Les genres s’y croisent dans une logique de fragmentation programmée. Red Riding Hood adopte la structure d’un stalker procedural, où chaque session génère un terrain nouveau, plaçant le joueur dans une boucle de fuite, de traque, de tension sourde. Hansel and Gretel repose sur une double commande asymétrique, où vous contrôlez les deux enfants dans leur tentative désespérée d’échapper à une sorcière, entre énigmes simples et scripts menaçants. Mr Gnome Goes Skating, quant à lui, débute comme une curiosité inoffensive, un jeu absurde sans tension apparente, avant de glisser lentement vers l’étrangeté, détournant ses propres règles jusqu’à l’incohérence calculée.
Cette bascule vers l’anomalie constitue la véritable ligne directrice du gameplay : un système basé sur la rupture de confiance. Le jeu ne vous attaque pas frontalement. Il vous fait perdre vos repères ludiques. Une mécanique disparaît sans prévenir. Une règle cesse d’exister. Un niveau semble infini. Le jeu joue avec vos attentes, vous pousse à chercher des patterns qui s’effondrent à mesure que vous les appréhendez.

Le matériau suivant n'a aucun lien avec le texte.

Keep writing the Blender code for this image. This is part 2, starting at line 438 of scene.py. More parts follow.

L’exploration ne repose donc pas sur une progression classique, mais sur une forme de déverrouillage implicite. Certains mini-jeux se modifient après plusieurs essais, d’autres débloquent du contenu dans le hub général. Ce système d’interconnexion souterraine entre les expériences crée un sentiment de progression organique, où chaque découverte renforce la sensation que quelque chose de plus grand se trame sous la surface. Rien n’est expliqué, tout est suggéré. Et c’est précisément ce non-dit ludique qui rend l’expérience aussi intrigante.

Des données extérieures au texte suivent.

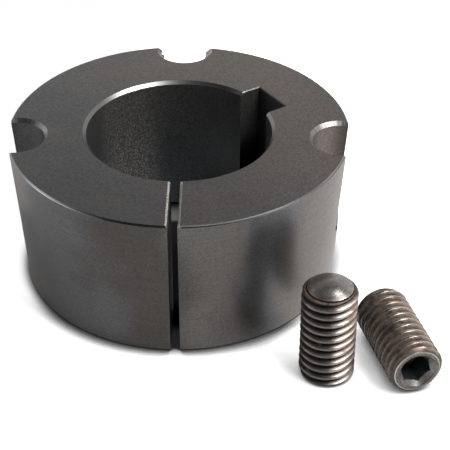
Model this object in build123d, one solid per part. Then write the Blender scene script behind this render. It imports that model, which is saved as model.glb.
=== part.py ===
from build123d import *
import math
import os

# A split taper bush with a keyed bore and its two clamping screws, in millimetres.
# The origin is on the bush's axis, in the plane of its small end, which it stands on.
# +Z runs up to the large end, and the saw slit faces -Y.
# Plan angles are in degrees from +X towards +Y.

# Bush body
large_end_diameter = 69.85
bush_length = 31.75
taper_half_angle = 4.0
large_rim_break = 0.35
small_rim_break = 0.4
bore_diameter = 38.1
bore_chamfer = 0.65

# Keyway, its depth measured up from the bore at the keyway's side
keyway_width = 9.525
keyway_depth = 4.89
keyway_angle = 34.5
keyway_edge_break = 0.2

# Slit
slit_angle = -90.0
slit_width = 1.9
slit_edge_break = 0.5

# Screws, plain at the thread's crests; crests and length are under the nominal by the allowances
screw_diameter = 11.1125
thread_crest_allowance = 0.27
screw_length = 22.225
screw_length_allowance = 0.365
screw_socket_chamfer = 0.9
screw_tip_chamfer = 1.0
screw_tip_radius = 8.33
socket_across_flats = 5.55625
socket_depth = 5.6
socket_drill_diameter = 5.3
socket_countersink = 0.6
drill_point_angle = 118.0
drill_chisel_width = 1.2

# Half holes round the large end: two plain ones for the clamping screws, one for jacking off.
# Their bolt circle is smaller than the large end by the inset, both as diameters.
bolt_circle_inset = 3.175
clamp_hole_clearance = 0.7935
clamp_hole_from_slit = 84.5
clamp_mouth_chamfer = 0.75
jack_hole_angle = 90.0
jack_hole_depth = 18.9
jack_mouth_chamfer = 0.5

# Where the two screws are, taken out beside the bush: the standing one at a plan angle and a gap
# from the bush's rim, the lying one's socket end at a plan angle from the standing one, further
# off than one screw's diameter by the gap between them
standing_screw_angle = -52.1
standing_screw_gap = 8.0
lying_screw_angle = -20.6
lying_screw_gap = 7.2
lying_screw_heading = 106.4
lying_socket_turn = 47.5

# How far a cutter runs past the face that it opens
overrun = 2.0

large_end_radius = large_end_diameter / 2
bore_radius = bore_diameter / 2
bolt_circle_radius = (large_end_diameter - bolt_circle_inset) / 2
screw_radius = screw_diameter / 2
crest_radius = (screw_diameter - thread_crest_allowance) / 2
finished_length = screw_length - screw_length_allowance
clamp_hole_radius = (screw_diameter + clamp_hole_clearance) / 2


def drill_point_length(radius):
    """Length of the cone that a drill of this radius leaves at the end of its hole."""
    return (radius - drill_chisel_width / 2) / math.tan(math.radians(drill_point_angle / 2))


def revolved(points):
    """Solid of revolution about Z from the points (radius, height) of its half section."""
    return revolve(make_face(Plane.XZ * Polyline(*points, close=True)), Axis.Z)


def turned_blank():
    """The turned bush: taper outside, straight bore, broken edges."""
    small_end_radius = large_end_radius - bush_length * math.tan(math.radians(taper_half_angle))
    slope = math.tan(math.radians(taper_half_angle))
    return revolved(
        [
            (bore_radius + bore_chamfer, 0),
            (small_end_radius - small_rim_break, 0),
            (small_end_radius + small_rim_break * slope, small_rim_break),
            (large_end_radius - large_rim_break * slope, bush_length - large_rim_break),
            (large_end_radius - large_rim_break, bush_length),
            (bore_radius + bore_chamfer, bush_length),
            (bore_radius, bush_length - bore_chamfer),
            (bore_radius, bore_chamfer),
        ]
    )


def slot_cutter(inner, outer, width, edge_break, angle):
    """Cutter for a slot from the bore outwards, with its upper edges broken."""
    length = outer - inner
    middle = (inner + outer) / 2
    slot = Pos(middle, 0, bush_length / 2) * Box(length, width, bush_length + 2 * overrun)
    mouth_plane = Plane((middle, 0, bush_length))
    mouth = extrude(
        mouth_plane * Rectangle(length + 2 * edge_break, width + 2 * edge_break),
        amount=-edge_break,
        taper=45,
    )
    return Rot(0, 0, angle) * (slot + mouth)


def keyway_cutter():
    """Keyway for a parallel key, with square corners."""
    side_height = math.sqrt(bore_radius**2 - (keyway_width / 2) ** 2)
    return slot_cutter(
        bore_radius / 2, side_height + keyway_depth, keyway_width, keyway_edge_break, keyway_angle
    )


def slit_cutter():
    """The saw cut through one wall, which lets the bush close on its shaft."""
    return slot_cutter(
        bore_radius / 2, large_end_radius + overrun, slit_width, slit_edge_break, slit_angle
    )


def hole_cutter(radius, depth, mouth_chamfer, angle):
    """Cutter for a blind drilled hole from the large end, on the bolt circle, with a countersunk mouth."""
    top = bush_length + overrun
    drill = revolved(
        [
            (0, bush_length - depth - drill_point_length(radius)),
            (drill_chisel_width / 2, bush_length - depth - drill_point_length(radius)),
            (radius, bush_length - depth),
            (radius, bush_length - mouth_chamfer),
            (radius + mouth_chamfer, bush_length),
            (radius + mouth_chamfer, top),
            (0, top),
        ]
    )
    return Rot(0, 0, angle) * Pos(bolt_circle_radius, 0, 0) * drill


def taper_bush():
    """The whole bush, one solid."""
    clamp_hole_depth = screw_length - drill_point_length(clamp_hole_radius)
    body = turned_blank() - keyway_cutter() - slit_cutter()
    for side in (-1, 1):
        angle = slit_angle + side * clamp_hole_from_slit
        body -= hole_cutter(clamp_hole_radius, clamp_hole_depth, clamp_mouth_chamfer, angle)
    body -= hole_cutter(screw_radius, jack_hole_depth, jack_mouth_chamfer, jack_hole_angle)
    return body


def screw():
    """Socket set screw with an oval point, standing on its socket end with its tip up."""
    dome_base = crest_radius - screw_tip_chamfer
    dome_height = screw_tip_radius - math.sqrt(screw_tip_radius**2 - dome_base**2)
    shoulder = finished_length - dome_height
    outline = [
        (0, 0),
        (crest_radius - screw_socket_chamfer, 0),
        (crest_radius, screw_socket_chamfer),
        (crest_radius, shoulder - screw_tip_chamfer),
        (dome_base, shoulder),
    ]
    sides = Polyline(*outline)
    half_way = math.asin(dome_base / screw_tip_radius) / 2
    dome_middle = (
        screw_tip_radius * math.sin(half_way),
        finished_length - screw_tip_radius * (1 - math.cos(half_way)),
    )
    dome = ThreePointArc((dome_base, shoulder), dome_middle, (0, finished_length))
    axis_line = Line((0, finished_length), (0, 0))
    blank = revolve(make_face(Plane.XZ * (sides + dome + axis_line)), Axis.Z)
    return blank - socket_cutter()


def socket_cutter():
    """Hexagon socket with a drilled bottom and a countersunk mouth."""
    corner_radius = socket_across_flats / 2 / math.cos(math.radians(30))
    hexagon = extrude(
        RegularPolygon(socket_across_flats / 2, 6, major_radius=False),
        amount=socket_depth,
    )
    drill_radius = socket_drill_diameter / 2
    drill = revolved(
        [
            (0, socket_depth / 2),
            (drill_radius, socket_depth / 2),
            (drill_radius, socket_depth),
            (drill_chisel_width / 2, socket_depth + drill_point_length(drill_radius)),
            (0, socket_depth + drill_point_length(drill_radius)),
        ]
    )
    countersunk = corner_radius + socket_countersink
    countersink = revolved([(0, 0), (countersunk, 0), (0, countersunk)])
    return hexagon + drill + countersink


def on_floor(angle, reach):
    """Point on the floor at a plan angle and a distance from the origin."""
    return Vector(reach * math.cos(math.radians(angle)), reach * math.sin(math.radians(angle)))


def standing_place():
    """Where the standing screw's axis meets the floor."""
    return on_floor(standing_screw_angle, large_end_radius + standing_screw_gap + crest_radius)


def standing_screw():
    """One screw stood on its socket end in front of the bush."""
    return Pos(standing_place()) * screw()


def lying_screw():
    """The other screw laid on its side, with its socket to the front."""
    place = standing_place() + on_floor(lying_screw_angle, 2 * crest_radius + lying_screw_gap)
    laid = Rot(0, 90, 0) * Rot(0, 0, lying_socket_turn) * screw()
    return Pos(place.X, place.Y, crest_radius) * Rot(0, 0, lying_screw_heading) * laid


nodes = {
    "taper_bush": taper_bush(),
    "set_screw_standing": standing_screw(),
    "set_screw_lying": lying_screw(),
}

os.makedirs("parts", exist_ok=True)
for name, shape in nodes.items():
    export_step(shape, f"parts/{name}.step")
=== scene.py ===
import math
import random

import bmesh
import bpy
from mathutils import Matrix, Vector


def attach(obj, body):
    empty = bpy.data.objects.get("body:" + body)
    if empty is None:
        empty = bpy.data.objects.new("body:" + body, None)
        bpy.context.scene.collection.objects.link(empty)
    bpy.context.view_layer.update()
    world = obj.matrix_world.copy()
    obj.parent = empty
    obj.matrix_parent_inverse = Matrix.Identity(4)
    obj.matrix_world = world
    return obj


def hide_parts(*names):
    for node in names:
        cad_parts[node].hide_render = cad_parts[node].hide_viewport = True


# A split taper bush in blackened iron with its two clamping screws taken out beside it.
# Sizes are in millimetres; MM turns them into metres.
MM = 0.001

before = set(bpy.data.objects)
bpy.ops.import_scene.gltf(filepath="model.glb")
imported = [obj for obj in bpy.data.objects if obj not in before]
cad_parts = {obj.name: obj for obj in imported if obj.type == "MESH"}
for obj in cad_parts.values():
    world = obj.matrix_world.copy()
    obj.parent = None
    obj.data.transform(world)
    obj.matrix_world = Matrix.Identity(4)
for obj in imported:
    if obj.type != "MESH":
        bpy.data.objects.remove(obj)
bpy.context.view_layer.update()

# Bush, as in its solid
LARGE_END_RADIUS = 34.925
BUSH_LENGTH = 31.75
TAPER = math.tan(math.radians(4.0))
BORE_RADIUS = 19.05
BORE_CHAMFER = 0.65
BOLT_CIRCLE_RADIUS = 33.3375
CLAMP_HOLE_FROM_SLIT = 84.5
JACK_HOLE_DEPTH = 18.9
JACK_MOUTH_CHAMFER = 0.5
SLIT_HALF_WIDTH = 0.95
SLIT_EDGE_BREAK = 0.5

# Screws, as in their solids, with their real thread
THREAD_MAJOR_RADIUS = 5.55625
THREAD_ROOT_RADIUS = 4.56
THREAD_PITCH = 25.4 / 14
CREST_RADIUS = 5.42125
SCREW_LENGTH = 21.86
SOCKET_CHAMFER = 0.9
TIP_CHAMFER = 1.0
TIP_RADIUS = 8.33
TIP_GROOVE = 0.22
SOCKET_APOTHEM = 5.55625 / 2
SOCKET_DEPTH = 5.6
SOCKET_COUNTERSINK = 0.6
SOCKET_DRILL_RADIUS = 2.65
DRILL_CHISEL_RADIUS = 0.6
DRILL_HALF_ANGLE = math.radians(59)
END_BEVEL = 0.06
TIP_BASE = CREST_RADIUS - TIP_CHAMFER
SHOULDER = SCREW_LENGTH - TIP_RADIUS + math.sqrt(TIP_RADIUS**2 - TIP_BASE**2)
SCREW_COLUMNS = 96
DOME_RINGS = 12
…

Les mécaniques modernes sont distillées avec subtilité : quelques éléments de randomisation, une narration adaptative, des interactions conditionnelles… mais Abandonware ne cherche jamais à lisser son gameplay. Au contraire, il cultive l’âpreté, la lenteur, la bizarrerie volontaire, comme pour mieux mimer les jeux inachevés, les prototypes corrompus que l’on aurait dénichés au fond d’un forum obscur.
Ce n’est pas une jouabilité classique. Ce n’est pas un challenge au sens traditionnel. C’est un système à déconstruire, un labyrinthe de gameplay bancal mais volontairement conçu comme tel, pour que chaque faux pas devienne un passage vers autre chose.
Crénelé, crissant, contaminé
Abandonware: The Horror Collection n’essaie jamais de vous séduire visuellement. Il vous repousse volontairement. Tout, dans sa direction artistique, cherche à évoquer une archive oubliée, corrompue, un disque dur exhumé d’un passé numérique gangrené. Les visuels sont lo-fi à dessein : textures granuleuses, animations rigides, menus glitchés, couleurs ternes et écrans qui vibrent comme des téléviseurs mal réglés. Le résultat n’est pas beau, et ne prétend pas l’être. Il est perturbant, étrangement vivant, et surtout parfaitement cohérent avec la proposition.
Chaque mini-jeu adopte sa propre esthétique cradingue, comme s’il provenait d’un développeur différent. Certains évoquent l’ère MS-DOS, d’autres les jeux Flash pourris d’adwares, d’autres encore ces sharewares bricolés qui traînaient sur les CD de magazines. Ce choix d’hétérogénéité visuelle participe au malaise ambiant : en brouillant les repères stylistiques, le jeu accentue l’idée d’une collection bricolée, volée, altérée.
Mais c’est sur le plan sonore que Abandonware joue ses cartes les plus vicieuses. Les bruitages sont secs, minimalistes, volontairement désagréables. Une respiration mal calée, un grésillement parasite, un cri coupé net… Le design sonore ne cherche jamais l’harmonie. Il désynchronise le corps du joueur, provoque des inconforts auditifs, parfois plus violents que l’image elle-même. Certaines musiques dissonantes, presque absentes, laissent place à des silences qui hurlent plus fort qu’un screamer.
Les effets de bug, les ralentissements simulés, les clignotements inopinés, ne sont pas des erreurs techniques mais des outils narratifs. Ils parasitent votre perception, donnent l’impression que le jeu est instable, qu’il pourrait planter ou corrompre votre machine à tout instant. Cette illusion de fragilité est ce qui rend l’expérience si singulière. Vous ne jouez pas à un jeu. Vous manipulez un artefact contaminé, et chaque son émis par ce dernier semble murmurer qu’il aurait mieux valu ne pas l’exécuter.
L’absence de doublage ou de voix humaines contribue à cette sensation d’abandon : rien ne vous guide, personne ne vous parle, et le peu de texte présent est souvent cryptique, incomplet, ou volontairement mal encodé. C’est un univers sonore déshumanisé, comme si les personnages eux-mêmes avaient été effacés du code source.
Et même si certaines séquences gagneraient à être davantage contrastées visuellement pour améliorer la lisibilité, on ne peut nier que l’ensemble crée une atmosphère suffocante, opaque, insidieuse. C’est une esthétique de l’effacement. Une horreur qui ne s’affiche pas frontalement, mais qui rampe sous l’image, entre les lignes de code, entre les notes d’un son trop aigu pour être rassurant.